Mary was very kind to our family and heaped praise on our children, with amazement, and talked to them honestly, not talking down to them. We were close to her like a close relative, and like a close relative we had room in our relationship for the fire and sparks, as well as the butter and toast.

The times we visited her in Boulder it was our treat to buy a roasted chicken from Ideal Market, with potato salad, green salad and cole slaw. She always told me that I was spending too much money shopping there when I could get it cheaper in a few other places.
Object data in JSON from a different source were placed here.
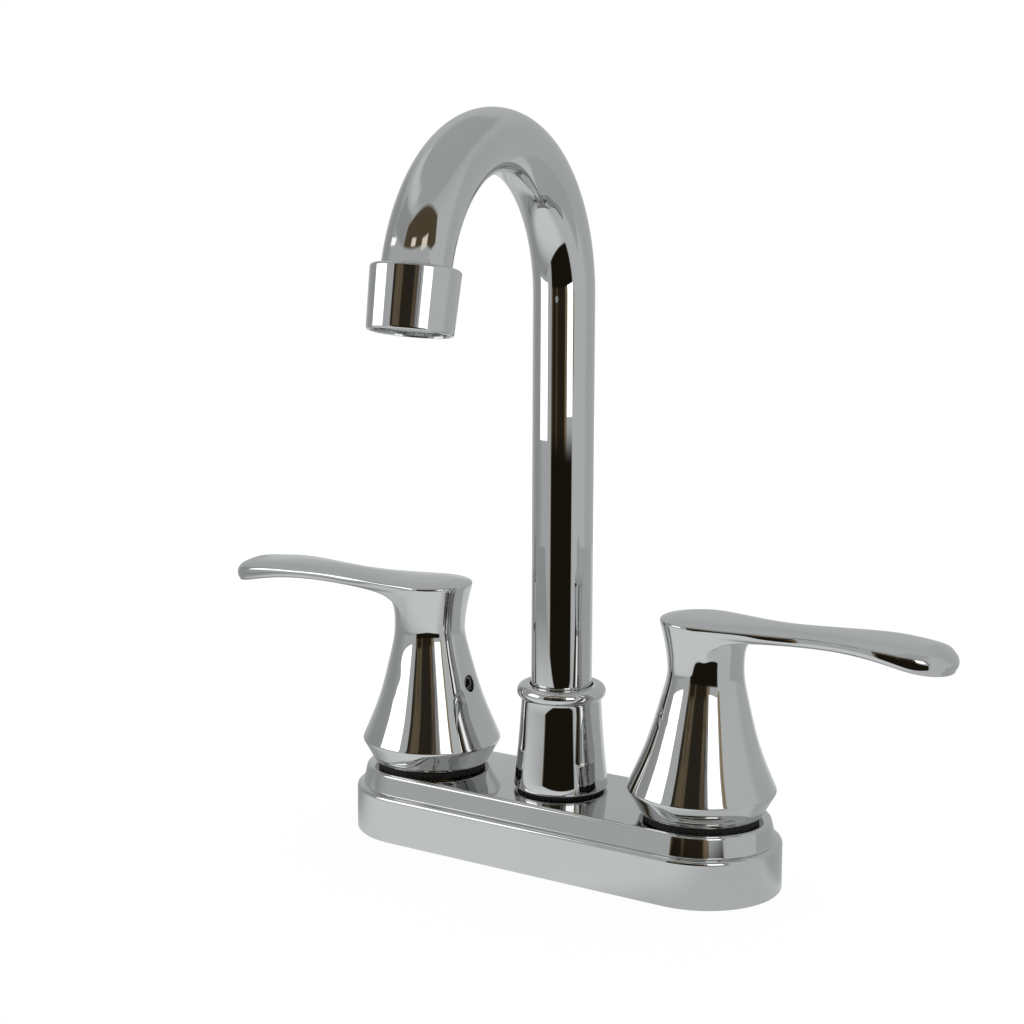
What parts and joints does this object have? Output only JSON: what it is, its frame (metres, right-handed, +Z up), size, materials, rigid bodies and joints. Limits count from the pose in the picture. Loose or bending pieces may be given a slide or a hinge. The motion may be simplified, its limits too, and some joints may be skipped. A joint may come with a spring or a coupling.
{
  "type": "bathroom sink faucet",
  "caption": "Deck-mounted two-handle bathroom sink faucet with a stepped oval base, a high swivel gooseneck spout and lever handles.",
  "frame": {"origin": "on the deck's top face, at the spout's swivel axis, midway between the two valve axes", "axes": "+Z up along the spout's post; X along the base with the cold side at +X; the user stands on the -Y side"},
  "size_m": [0.2616, 0.1336, 0.2874],
  "materials": {
    "chrome": "polished chrome plate",
    "brass": "machined brass",
    "steel": "plain stainless steel",
    "ceramic": "lapped ceramic",
    "black_rubber": "matt rubber",
    "black_plastic": "moulded",
    "white_plastic": "moulded"
  },
  "bodies": {
    "root": {"base_plate": "chrome", "base_gasket": "black_rubber", "water_body": "brass", "spout_socket": "brass", "wear_ring": "white_plastic", "collar_gasket": "black_rubber", "spout_collar": "chrome", "hot_shank": "brass", "hot_deck_washer": "steel", "hot_mounting_nut": "brass", "hot_seat_seal": "black_rubber", "hot_fixed_disc": "ceramic", "hot_cartridge": "brass", "hot_housing_ring": "black_rubber", "hot_lock_nut": "brass", "hot_glide_ring": "black_plastic", "cold_shank": "brass", "cold_deck_washer": "steel", "cold_mounting_nut": "brass", "cold_seat_seal": "black_rubber", "cold_fixed_disc": "ceramic", "cold_cartridge": "brass", "cold_housing_ring": "black_rubber", "cold_lock_nut": "brass", "cold_glide_ring": "black_plastic"},
    "hot_lever": {"hot_handle": "chrome", "hot_stem": "brass", "hot_turning_disc": "ceramic", "hot_stem_ring": "black_rubber", "hot_stem_clip": "steel", "hot_set_screw": "steel"},
    "cold_lever": {"cold_handle": "chrome", "cold_stem": "brass", "cold_turning_disc": "ceramic", "cold_stem_ring": "black_rubber", "cold_stem_clip": "steel", "cold_set_screw": "steel"},
    "spout": {"spout_tube": "chrome", "spout_sleeve": "brass", "spout_rings": "black_rubber", "snap_ring": "steel", "ferrule": "brass", "aerator_shell": "chrome", "aerator_gasket": "black_rubber", "aerator_insert": "white_plastic", "aerator_screen": "steel"}
  },
  "joints": [
    {"name": "hot_turn", "type": "hinge", "parent": "root", "child": "hot_lever", "pos_m": [-0.0508, 0, 0], "axis": [0, 0, 1], "range_deg": [0, 90]},
    {"name": "cold_turn", "type": "hinge", "parent": "root", "child": "cold_lever", "pos_m": [0.0508, 0, 0], "axis": [0, 0, -1], "range_deg": [0, 90]},
    {"name": "spout_swivel", "type": "hinge", "parent": "root", "child": "spout", "pos_m": [0, 0, 0], "axis": [0, 0, 1], "continuous": true}
  ]
}
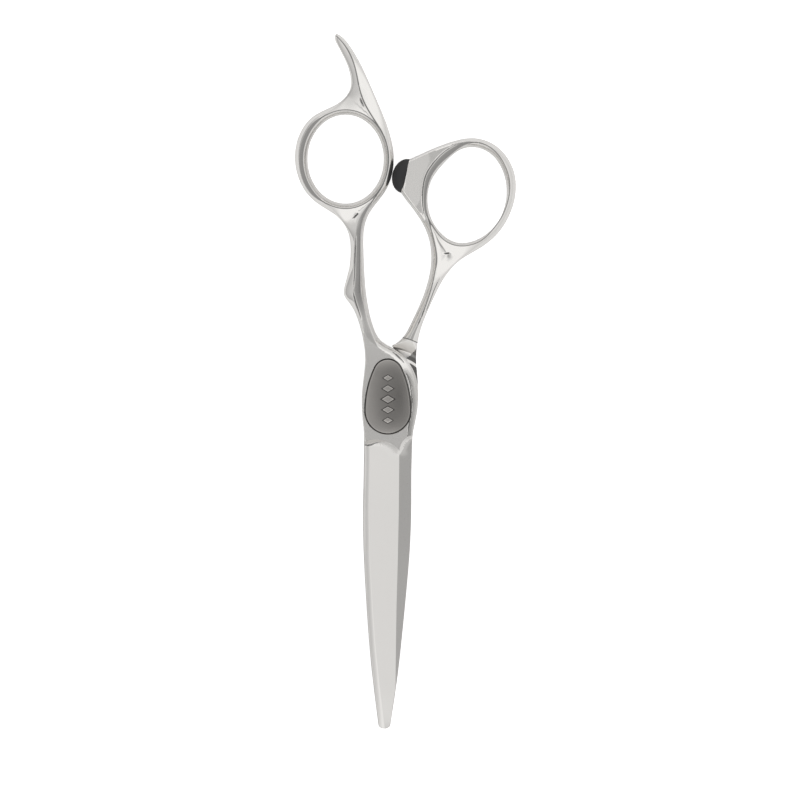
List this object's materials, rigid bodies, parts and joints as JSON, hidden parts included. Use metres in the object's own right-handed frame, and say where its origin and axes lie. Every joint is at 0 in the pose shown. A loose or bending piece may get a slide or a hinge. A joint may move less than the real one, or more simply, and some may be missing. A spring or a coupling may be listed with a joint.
{
  "type": "hair cutting shears",
  "caption": "Closed offset hair cutting shears with two polished handles, a fixed finger rest, an egg-shaped pivot cover plate and a rubber stop between the finger rings.",
  "frame": {"origin": "centre of the tension dial's back face, on the pivot axis", "axes": "+Z along the pivot axis towards the cover plate, +Y from the pivot towards the finger rings with the blade tips along -Y, +X towards the thumb ring's side"},
  "size_m": [0.0542, 0.1704, 0.0083],
  "materials": {
    "polished_steel": "forged stainless steel, mirror-polished handle, satin-ground blade",
    "satin_cap": "bead-blasted dark satin stainless steel with a burnished rim",
    "pin_steel": "drawn stainless pins",
    "bolt_steel": "turned and ground stainless steel",
    "white_ptfe": "waxy white fluoropolymer",
    "bronze": "oil-filled sintered bronze",
    "race_steel": "hardened and ground bearing steel",
    "brass_cage": "stamped brass sheet",
    "ball_steel": "mirror-bright chrome steel balls",
    "spring_steel": "blued spring steel",
    "dial_steel": "turned stainless steel, fine concentric lines",
    "nylon": "natural nylon",
    "black_rubber": "satin black moulded rubber"
  },
  "bodies": {
    "finger_side": {"finger_half": "polished_steel", "cover_plate": "satin_cap", "cover_pins": "pin_steel", "pivot_bolt": "bolt_steel", "glide_washer": "white_ptfe"},
    "thumb_side": {"thumb_half": "polished_steel", "pivot_bush": "bronze", "inner_race": "race_steel", "bumper": "black_rubber", "bumper_stud": "bolt_steel"},
    "bearing": {"ball_cage": "brass_cage", "bearing_balls": "ball_steel"},
    "dial": {"tension_dial": "dial_steel", "lock_insert": "nylon", "spring_washer": "spring_steel", "outer_race": "race_steel"}
  },
  "joints": [
    {"name": "blade_pivot", "type": "hinge", "parent": "finger_side", "child": "thumb_side", "pos_m": [0, 0, 0.0044], "axis": [0, 0, -1], "range_deg": [0, 110]},
    {"name": "bearing_turn", "type": "hinge", "parent": "finger_side", "child": "bearing", "pos_m": [0, 0, 0.0022], "axis": [0, 0, -1], "range_deg": [0, 55]},
    {"name": "dial_turn", "type": "hinge", "parent": "finger_side", "child": "dial", "pos_m": [0, 0, 0], "axis": [0, 0, -1], "range_deg": [-180, 180]}
  ],
  "couplings": [
    {"joint": "bearing_turn", "follows": "blade_pivot", "ratio": 0.5}
  ]
}
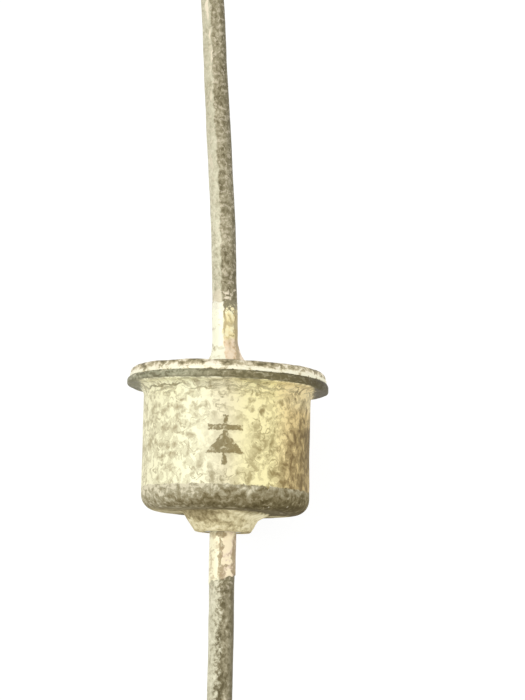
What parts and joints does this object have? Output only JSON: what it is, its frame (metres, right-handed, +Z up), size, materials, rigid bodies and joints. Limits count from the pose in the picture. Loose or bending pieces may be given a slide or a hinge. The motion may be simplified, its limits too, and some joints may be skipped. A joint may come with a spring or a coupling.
{
  "type": "axial-lead rectifier diode",
  "caption": "Round metal-can rectifier diode with a welded flange, a glass-sealed boss and a long wire lead at each end, lying on its side.",
  "frame": {"origin": "on the floor under the diode, midway between the cut ends of its two leads", "axes": "+Y along the diode towards the cathode lead, +X across it, +Z up; the diode lies on its flange and on the tip of the anode lead, so its axis rises 7.8 degrees towards +Y"},
  "size_m": [0.0108, 0.0622, 0.0107],
  "materials": {
    "tin_plated_cap": "drawn steel with cream tin plate, tarnished olive brown in patches",
    "plated_steel_base": "turned steel with dull, tarnished plate",
    "tinned_copper_wire": "copper wire with a dull, mottled tin coat",
    "solder": "satin tin-lead solder",
    "seal_glass": "dark green compression-seal glass",
    "copper": "bare copper",
    "molybdenum": "ground grey metal",
    "silicon": "polished dark grey silicon",
    "silver_plate": "satin silver plate"
  },
  "bodies": {
    "root": {"cap": "tin_plated_cap", "base_disc": "plated_steel_base", "cathode_lead": "tinned_copper_wire", "cathode_solder": "solder", "glass_seal": "seal_glass", "anode_lead": "tinned_copper_wire", "anode_solder": "solder", "spreader_solder": "solder", "heat_spreader": "copper", "buffer_solder": "solder", "buffer_disc": "molybdenum", "chip_solder": "solder", "schottky_chip": "silicon", "button_solder": "solder", "contact_button": "silver_plate", "lead_strap": "copper"}
  },
  "joints": []
}
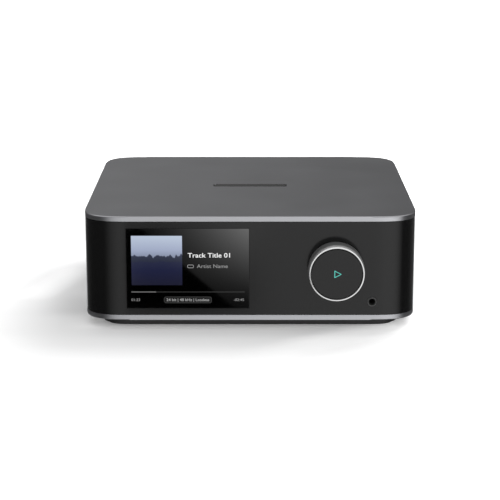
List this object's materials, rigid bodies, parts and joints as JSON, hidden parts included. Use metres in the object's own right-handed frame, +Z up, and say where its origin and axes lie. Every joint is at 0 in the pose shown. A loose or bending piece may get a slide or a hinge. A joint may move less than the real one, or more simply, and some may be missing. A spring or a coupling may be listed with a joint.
{
  "type": "digital audio player",
  "caption": "Desktop audio player: rounded aluminium case, dark wrap-round fascia with a display, a turning volume knob with a press-to-play face, a headphone socket and rear sockets.",
  "frame": {"origin": "on the table, at the centre of the overall footprint from the knob face to the end of the rear ground post", "axes": "+Z up, -Y towards the listener (the fascia faces -Y), +X to the listener's right"},
  "size_m": [0.203, 0.2196, 0.071],
  "materials": {
    "anodised_aluminium": "bead-blasted dark grey anodising",
    "dark_fascia": "satin dark grey anodising",
    "polished_inlay": "polished dark trim",
    "display_glass": "black-backed cover glass, polished",
    "black_abs": "fine moulded texture",
    "foot_rubber": "matt",
    "plated_steel": "zinc plated",
    "black_anodised": "black anodised",
    "nickel": "nickel plated",
    "brass_plated": "gold coloured plating",
    "circuit_board": "green solder mask",
    "flat_cable": "white film",
    "capacitor_sleeve": "dark blue sleeve",
    "light_guide": "tinted clear, lit from behind"
  },
  "bodies": {
    "player": {"antenna_left": "circuit_board", "antenna_right": "circuit_board", "audio_shield": "plated_steel", "av_socket": "plated_steel", "base_plinth": "black_abs", "base_screw_1": "plated_steel", "base_screw_2": "plated_steel", "base_screw_3": "plated_steel", "base_screw_4": "plated_steel", "bottom_plate": "plated_steel", "case_shell": "anodised_aluminium", "control_board": "circuit_board", "control_ribbon": "flat_cable", "display_bracket": "plated_steel", "display_ribbon": "flat_cable", "encoder_housing": "plated_steel", "encoder_nut": "nickel", "foot_ring": "foot_rubber", "front_fascia": "dark_fascia", "ground_post": "nickel", "headphone_jack": "black_abs", "jack_bezel": "dark_fascia", "lcd_panel": "black_abs", "main_board": "circuit_board", "mains_inlet": "black_abs", "mains_pin_left": "nickel", "mains_pin_right": "nickel", "network_socket": "plated_steel", "optical_in_socket": "black_abs", "optical_out_socket": "black_abs", "play_switch_body": "black_abs", "power_cable": "black_abs", "power_supply_board": "circuit_board", "processor_heatsink": "black_anodised", "processor_shield": "plated_steel", "psu_capacitor": "capacitor_sleeve", "psu_heatsink": "plated_steel", "psu_insulator": "flat_cable", "psu_transformer": "black_abs", "rca_digital_sub_pair": "nickel", "rca_line_in_pair": "nickel", "rca_line_out_pair": "nickel", "rca_phono_in_pair": "nickel", "rear_panel": "black_abs", "screen_glass": "display_glass", "top_inlay": "polished_inlay", "trigger_jack": "black_abs", "usb_socket": "plated_steel", "wireless_module": "plated_steel"},
    "volume_knob": {"volume_knob": "dark_fascia", "encoder_rotor": "plated_steel"},
    "play_button": {"play_button_face": "dark_fascia", "play_light_guide": "light_guide", "play_switch_stem": "light_guide"},
    "optical_in_shutter": {"optical_in_shutter": "black_abs"},
    "optical_out_shutter": {"optical_out_shutter": "black_abs"},
    "ground_washer": {"ground_washer": "nickel"},
    "ground_nut": {"ground_nut": "brass_plated"}
  },
  "joints": [
    {"name": "volume_turn", "type": "hinge", "parent": "player", "child": "volume_knob", "pos_m": [0.0519, -0.1028, 0.0387], "axis": [0, 1, 0], "continuous": true},
    {"name": "play_press", "type": "slide", "parent": "player", "child": "play_button", "axis": [0, 1, 0], "range_m": [0, 0.0005], "stiffness_N_per_m": 900},
    {"name": "optical_in_flap", "type": "hinge", "parent": "player", "child": "optical_in_shutter", "pos_m": [-0.0255, 0.0977, 0.0247], "axis": [-1, 0, 0], "range_deg": [0, 82]},
    {"name": "optical_out_flap", "type": "hinge", "parent": "player", "child": "optical_out_shutter", "pos_m": [-0.0255, 0.0977, 0.0363], "axis": [-1, 0, 0], "range_deg": [0, 82]},
    {"name": "ground_lift", "type": "slide", "parent": "player", "child": "ground_washer", "axis": [0, 1, 0], "range_m": [0, 0.0021]},
    {"name": "ground_turn", "type": "hinge", "parent": "ground_washer", "child": "ground_nut", "pos_m": [-0.0785, 0.0998, 0.0555], "axis": [0, 1, 0], "range_deg": [0, 1080]}
  ],
  "couplings": [
    {"joint": "ground_turn", "follows": "ground_lift", "rad_per_m": 8976}
  ]
}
In her last few years she had a skittish dog that her daughter Suzanne rescued in Africa. A cat or two. She drove an old lady's Toyota Camry and she loved the aloe wood incense we brought back from China. She always wanted to pay us back for it. "You guys have no money, so don't be that way!" Of course we would never take it.

In "Meetings with Remarkable Men," Gurdjieff says it takes two Jews to make an Armenian. It was certainly the case with Mary. She grew up in New York City in a Jewish neighborhood and had more than a few words of Yiddish. "Ver Vais!" (what can you do?) was her favorite. She would always laugh with her honest throaty laugh when I would quote my wife's former Libyan (shipping company) boss Mr. Shawesh, when he would look up to the heavens with his palms up and exclaim, "What can I do? I cry, I cry!" Sometimes she would say this herself.

Mary sounded good the last time I spoke to her a few days before she died. I told her I'd like to see her in January. She said, dropping her tone, "Oh no. I won't last that long."

"But you sound good," I said.

Be well Mary. Thank you for your friendship and the times that you were rough too. I'm sure you are an accomplished practitioner, among the best vintages that the Vidyadhara grew.